WHAT YOU NEED TO DO ▸
Reproduce each line of the material precisely.
*** INPUT RECORDS ***
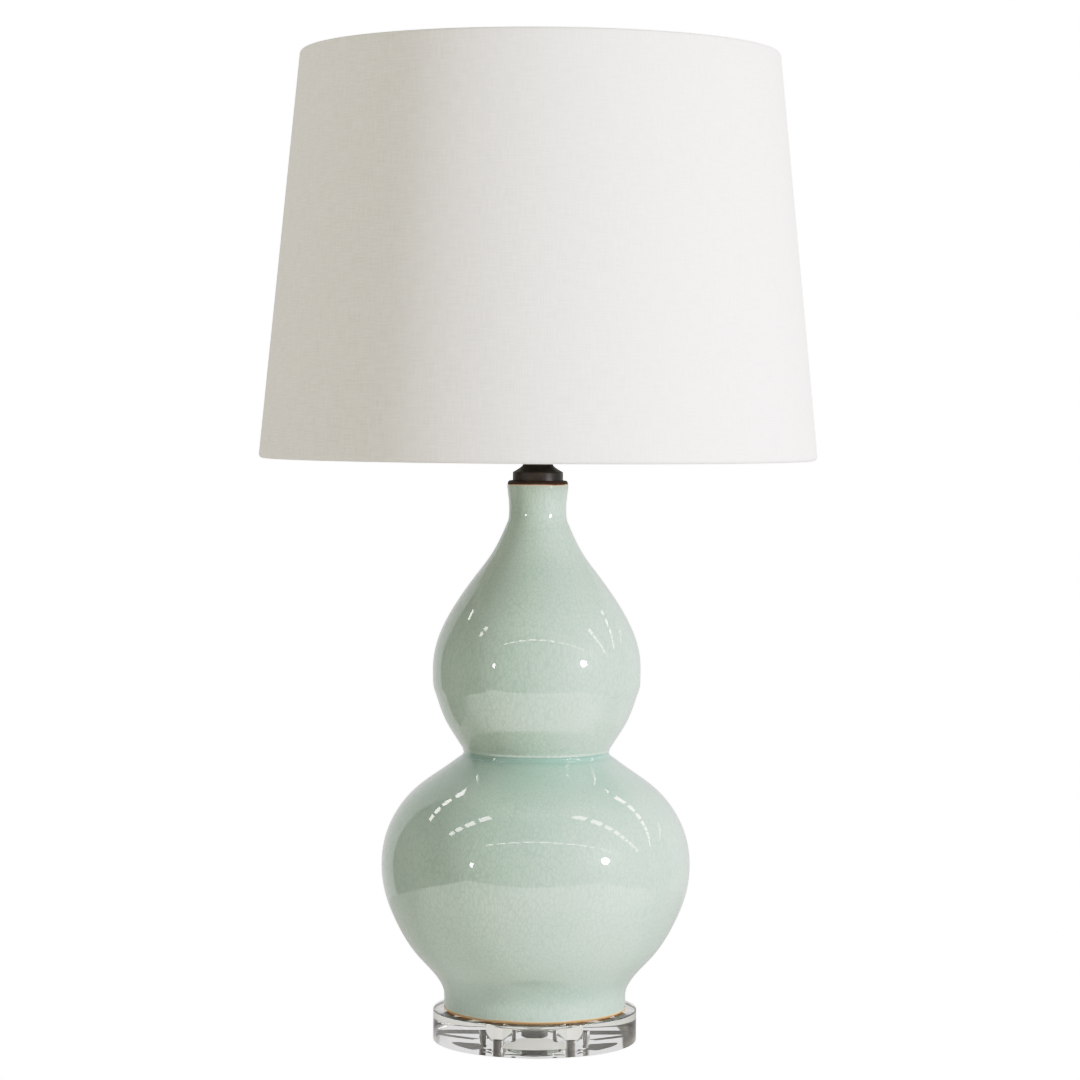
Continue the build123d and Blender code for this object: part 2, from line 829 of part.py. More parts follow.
with BuildPart() as shade_linen:
    with BuildSketch(Plane.XZ):
        with BuildLine():
            Line(on_wall(roll_r, 0), on_wall(slant - roll_r, 0))
            rolled_hem(slant, -1)
            Line(on_wall(slant - roll_r, linen), on_wall(roll_r, linen))
            rolled_hem(0, 1)
        make_face()
    revolve(axis=Axis.Z)
    for arm_plane in arm_planes:
        with BuildSketch(Plane(arm_plane.from_local_coords((ring_x, ring_z)), z_dir=-arm_plane.x_dir)):
            Circle(arm_r + bore_gap)
        extrude(amount=roll_r * 2, mode=Mode.SUBTRACT)
save(shade_linen, "shade_linen")

# ---------------------------------------------------------------- finial

finial_z = stud_seat + hub_thickness
finial_top = finial_z + finial_height
insert_r = stud_r + running_gap + insert_wall
with BuildPart() as finial_insert:
    with BuildSketch(Plane.XY.offset(finial_z)):
        Circle(insert_r)
        Circle(stud_r + running_gap, mode=Mode.SUBTRACT)
    extrude(amount=insert_depth)
save(finial_insert, "finial_insert")

with BuildPart() as finial_body:
    with BuildSketch(Plane.XZ):
        with BuildLine():
            insert_bore = insert_r + seat_gap
            foot_edge = (finial_foot_r, finial_z + finial_foot)
            stem = (insert_bore + finial_wall, finial_z + insert_depth)
            ball = (finial_ball_r, finial_top - finial_ball_r)
            Polyline(
                (0, finial_top),
                (0, finial_z + insert_depth),
                (insert_bore, finial_z + insert_depth),
                (insert_bore, finial_z),
                (finial_foot_r, finial_z),
                foot_edge,
            )
            Spline(foot_edge, stem, tangents=[(-1, 0.4), (0, 1)])
            Spline(stem, ball, tangents=[(0.6, 1), (0, 1)])
            ThreePointArc(
                ball,
                (ball[0] * cos(radians(45)), ball[1] + ball[0] * sin(radians(45))),
                (0, finial_top),
            )
        make_face()
    revolve(axis=Axis.Z)
save(finial_body, "finial_body")
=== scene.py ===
"""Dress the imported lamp: celadon glaze, linen, clear disc and metalwork, in a white studio.

Metres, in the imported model's own frame: +Z up, the lamp seen from -Y, its cord inlet at +Y.
"""

import json
from math import ceil, cos, exp, hypot, pi, radians, sin

import bmesh
import bpy
import numpy as np
from bpy.props import FloatProperty, FloatVectorProperty, IntProperty, PointerProperty
from mathutils import Matrix, Quaternion, Vector, noise

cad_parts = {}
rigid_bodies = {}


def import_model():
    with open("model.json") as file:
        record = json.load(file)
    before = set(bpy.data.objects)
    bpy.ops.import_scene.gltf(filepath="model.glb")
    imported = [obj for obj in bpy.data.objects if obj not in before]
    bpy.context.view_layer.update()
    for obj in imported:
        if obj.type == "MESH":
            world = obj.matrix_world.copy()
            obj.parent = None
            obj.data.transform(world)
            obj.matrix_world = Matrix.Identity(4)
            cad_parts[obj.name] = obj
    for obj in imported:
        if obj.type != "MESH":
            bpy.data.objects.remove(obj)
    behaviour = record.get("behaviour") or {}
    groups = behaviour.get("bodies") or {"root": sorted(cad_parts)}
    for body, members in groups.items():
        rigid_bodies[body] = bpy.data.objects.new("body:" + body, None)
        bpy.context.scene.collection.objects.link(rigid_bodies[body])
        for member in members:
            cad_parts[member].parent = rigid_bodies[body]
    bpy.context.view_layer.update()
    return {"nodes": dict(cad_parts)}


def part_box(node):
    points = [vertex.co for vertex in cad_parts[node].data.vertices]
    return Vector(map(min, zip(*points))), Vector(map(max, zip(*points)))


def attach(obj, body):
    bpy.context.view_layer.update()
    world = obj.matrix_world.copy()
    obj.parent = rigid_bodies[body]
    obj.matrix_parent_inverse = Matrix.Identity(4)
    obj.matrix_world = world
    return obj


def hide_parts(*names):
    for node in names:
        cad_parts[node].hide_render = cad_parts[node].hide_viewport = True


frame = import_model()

bl_info = {
    "name": "Gourd Lamp",
    "version": (1, 0, 0),
    "blender": (4, 5, 0),
    "location": "View3D > Sidebar > Lamp",
    "description": "Builds the visible pieces, finishes and studio of a ceramic gourd lamp",
    "category": "Object",
}

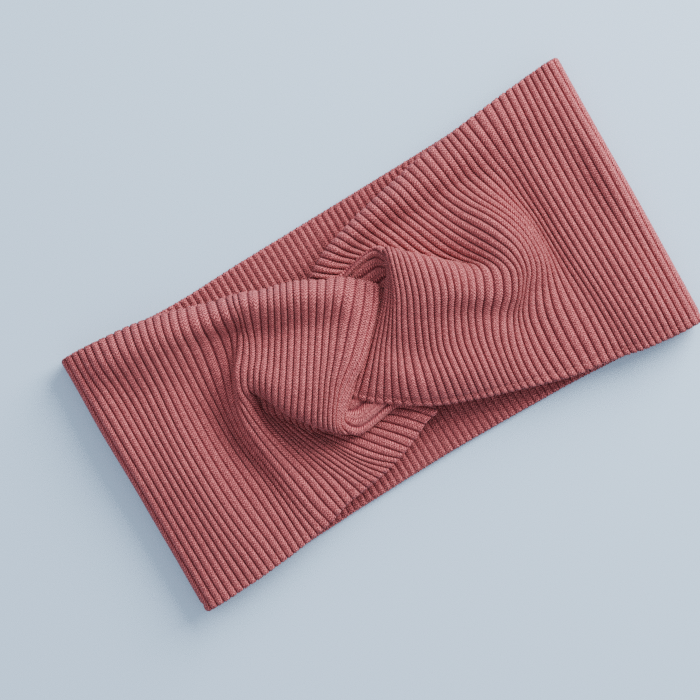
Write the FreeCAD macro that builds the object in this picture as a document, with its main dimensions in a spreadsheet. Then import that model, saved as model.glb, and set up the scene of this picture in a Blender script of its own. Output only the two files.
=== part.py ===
***
OUTPUT OF THE TASK ▸
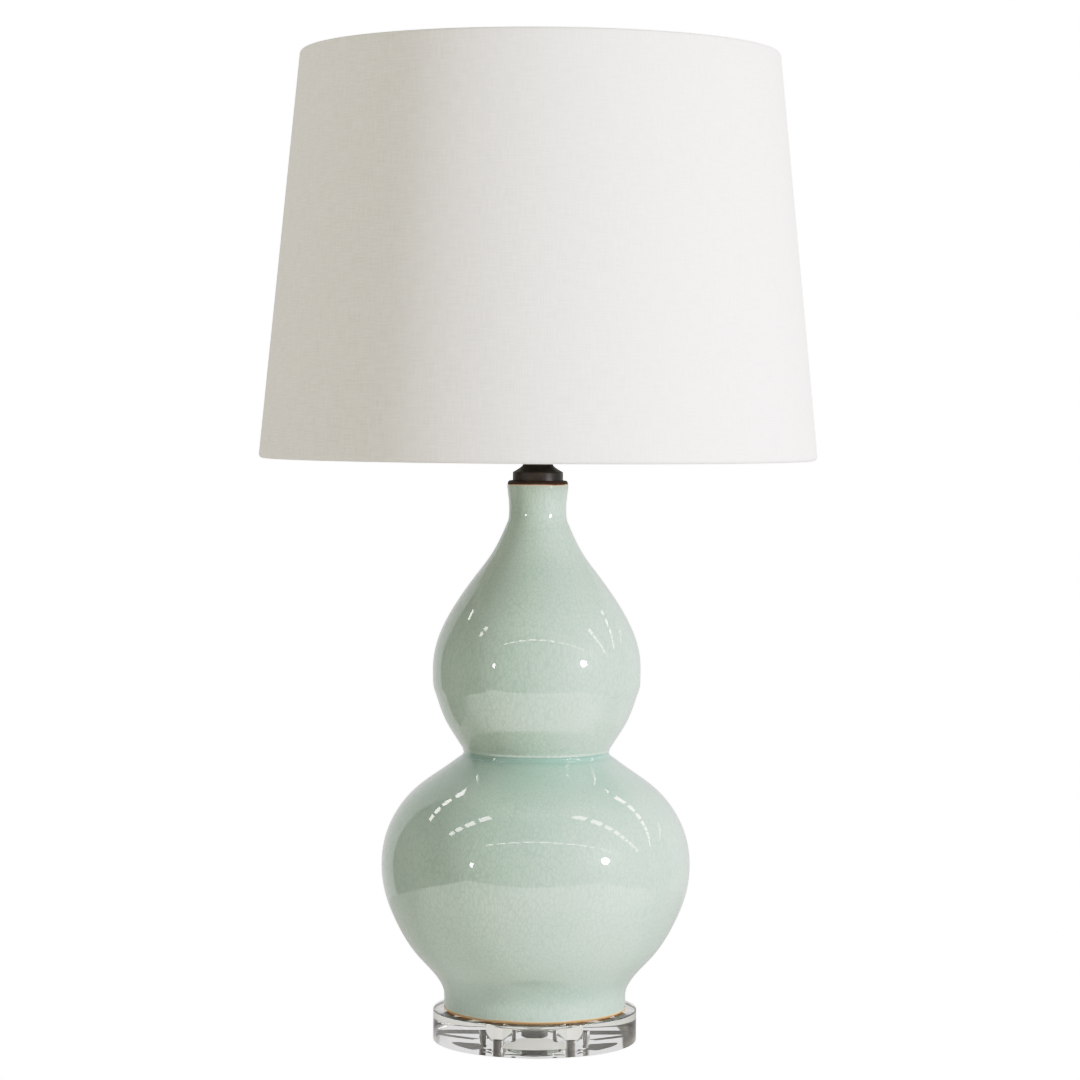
Continue the build123d and Blender code for this object: part 2, from line 829 of part.py. More parts follow.
with BuildPart() as shade_linen:
    with BuildSketch(Plane.XZ):
        with BuildLine():
            Line(on_wall(roll_r, 0), on_wall(slant - roll_r, 0))
            rolled_hem(slant, -1)
            Line(on_wall(slant - roll_r, linen), on_wall(roll_r, linen))
            rolled_hem(0, 1)
        make_face()
    revolve(axis=Axis.Z)
    for arm_plane in arm_planes:
        with BuildSketch(Plane(arm_plane.from_local_coords((ring_x, ring_z)), z_dir=-arm_plane.x_dir)):
            Circle(arm_r + bore_gap)
        extrude(amount=roll_r * 2, mode=Mode.SUBTRACT)
save(shade_linen, "shade_linen")

# ---------------------------------------------------------------- finial

finial_z = stud_seat + hub_thickness
finial_top = finial_z + finial_height
insert_r = stud_r + running_gap + insert_wall
with BuildPart() as finial_insert:
    with BuildSketch(Plane.XY.offset(finial_z)):
        Circle(insert_r)
        Circle(stud_r + running_gap, mode=Mode.SUBTRACT)
    extrude(amount=insert_depth)
save(finial_insert, "finial_insert")

with BuildPart() as finial_body:
    with BuildSketch(Plane.XZ):
        with BuildLine():
            insert_bore = insert_r + seat_gap
            foot_edge = (finial_foot_r, finial_z + finial_foot)
            stem = (insert_bore + finial_wall, finial_z + insert_depth)
            ball = (finial_ball_r, finial_top - finial_ball_r)
            Polyline(
                (0, finial_top),
                (0, finial_z + insert_depth),
                (insert_bore, finial_z + insert_depth),
                (insert_bore, finial_z),
                (finial_foot_r, finial_z),
                foot_edge,
            )
            Spline(foot_edge, stem, tangents=[(-1, 0.4), (0, 1)])
            Spline(stem, ball, tangents=[(0.6, 1), (0, 1)])
            ThreePointArc(
                ball,
                (ball[0] * cos(radians(45)), ball[1] + ball[0] * sin(radians(45))),
                (0, finial_top),
            )
        make_face()
    revolve(axis=Axis.Z)
save(finial_body, "finial_body")
=== scene.py ===
"""Dress the imported lamp: celadon glaze, linen, clear disc and metalwork, in a white studio.

Metres, in the imported model's own frame: +Z up, the lamp seen from -Y, its cord inlet at +Y.
"""

import json
from math import ceil, cos, exp, hypot, pi, radians, sin

import bmesh
import bpy
import numpy as np
from bpy.props import FloatProperty, FloatVectorProperty, IntProperty, PointerProperty
from mathutils import Matrix, Quaternion, Vector, noise

cad_parts = {}
rigid_bodies = {}


def import_model():
    with open("model.json") as file:
        record = json.load(file)
    before = set(bpy.data.objects)
    bpy.ops.import_scene.gltf(filepath="model.glb")
    imported = [obj for obj in bpy.data.objects if obj not in before]
    bpy.context.view_layer.update()
    for obj in imported:
        if obj.type == "MESH":
            world = obj.matrix_world.copy()
            obj.parent = None
            obj.data.transform(world)
            obj.matrix_world = Matrix.Identity(4)
            cad_parts[obj.name] = obj
    for obj in imported:
        if obj.type != "MESH":
            bpy.data.objects.remove(obj)
    behaviour = record.get("behaviour") or {}
    groups = behaviour.get("bodies") or {"root": sorted(cad_parts)}
    for body, members in groups.items():
        rigid_bodies[body] = bpy.data.objects.new("body:" + body, None)
        bpy.context.scene.collection.objects.link(rigid_bodies[body])
        for member in members:
            cad_parts[member].parent = rigid_bodies[body]
    bpy.context.view_layer.update()
    return {"nodes": dict(cad_parts)}


def part_box(node):
    points = [vertex.co for vertex in cad_parts[node].data.vertices]
    return Vector(map(min, zip(*points))), Vector(map(max, zip(*points)))


def attach(obj, body):
    bpy.context.view_layer.update()
    world = obj.matrix_world.copy()
    obj.parent = rigid_bodies[body]
    obj.matrix_parent_inverse = Matrix.Identity(4)
    obj.matrix_world = world
    return obj


def hide_parts(*names):
    for node in names:
        cad_parts[node].hide_render = cad_parts[node].hide_viewport = True


frame = import_model()

bl_info = {
    "name": "Gourd Lamp",
    "version": (1, 0, 0),
    "blender": (4, 5, 0),
    "location": "View3D > Sidebar > Lamp",
    "description": "Builds the visible pieces, finishes and studio of a ceramic gourd lamp",
    "category": "Object",
}

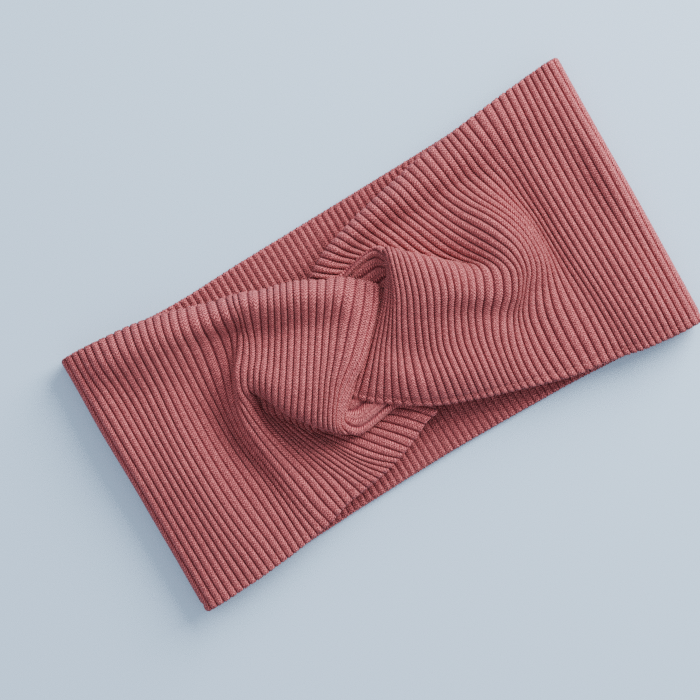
Write the FreeCAD macro that builds the object in this picture as a document, with its main dimensions in a spreadsheet. Then import that model, saved as model.glb, and set up the scene of this picture in a Blender script of its own. Output only the two files.
=== part.py ===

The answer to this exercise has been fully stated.